Because merchants might be in the pavilions up to 18 months, they are devising a strategy to keep business booming beyond the holidays. They are working with local artists to use the empty spaces on the mall, where buildings once stood, until construction begins. Sculpture gardens and painted cloth images of buildings are planned, merchants say, in addition to kiosks displaying the various structures that have occupied the sites over the years.
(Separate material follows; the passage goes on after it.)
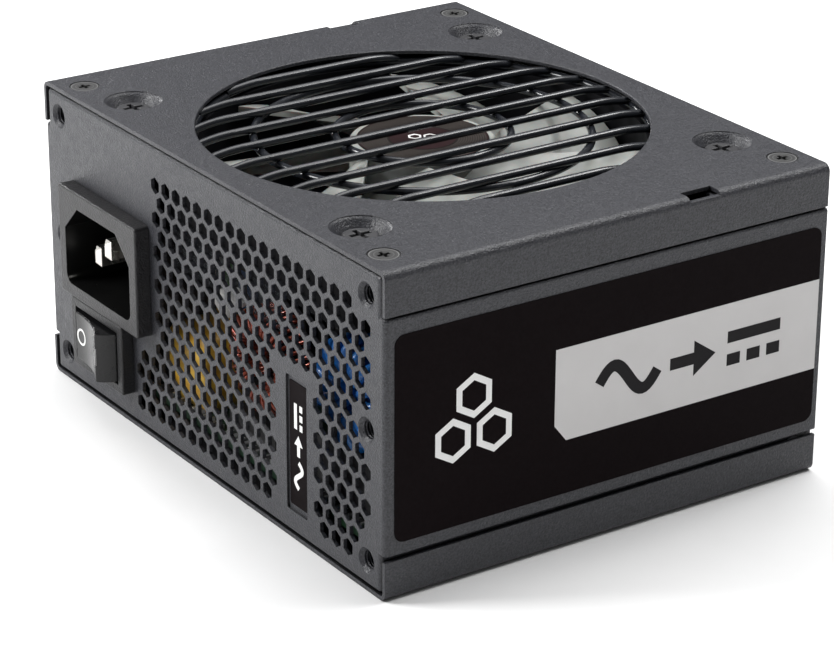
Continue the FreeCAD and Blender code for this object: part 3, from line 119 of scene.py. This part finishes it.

“Everybody was worried about whether we would be able to survive after the earthquake,” said Coonerty of Bookshop Santa Cruz. “And the reason we’ve been able to is because the community gave us a great gift--the gift of patronage.”
BACKGROUND
The Oct. 17 Bay Area earthquake killed 67 people, collapsed more than a mile of the Nimitz Freeway in Oakland, knocked out a section of the Bay Bridge and caused widespread damage to residential and commercial structures. Property damage and destruction was particularly severe in Santa Cruz and nearby Watsonville, where hundreds of people remain homeless.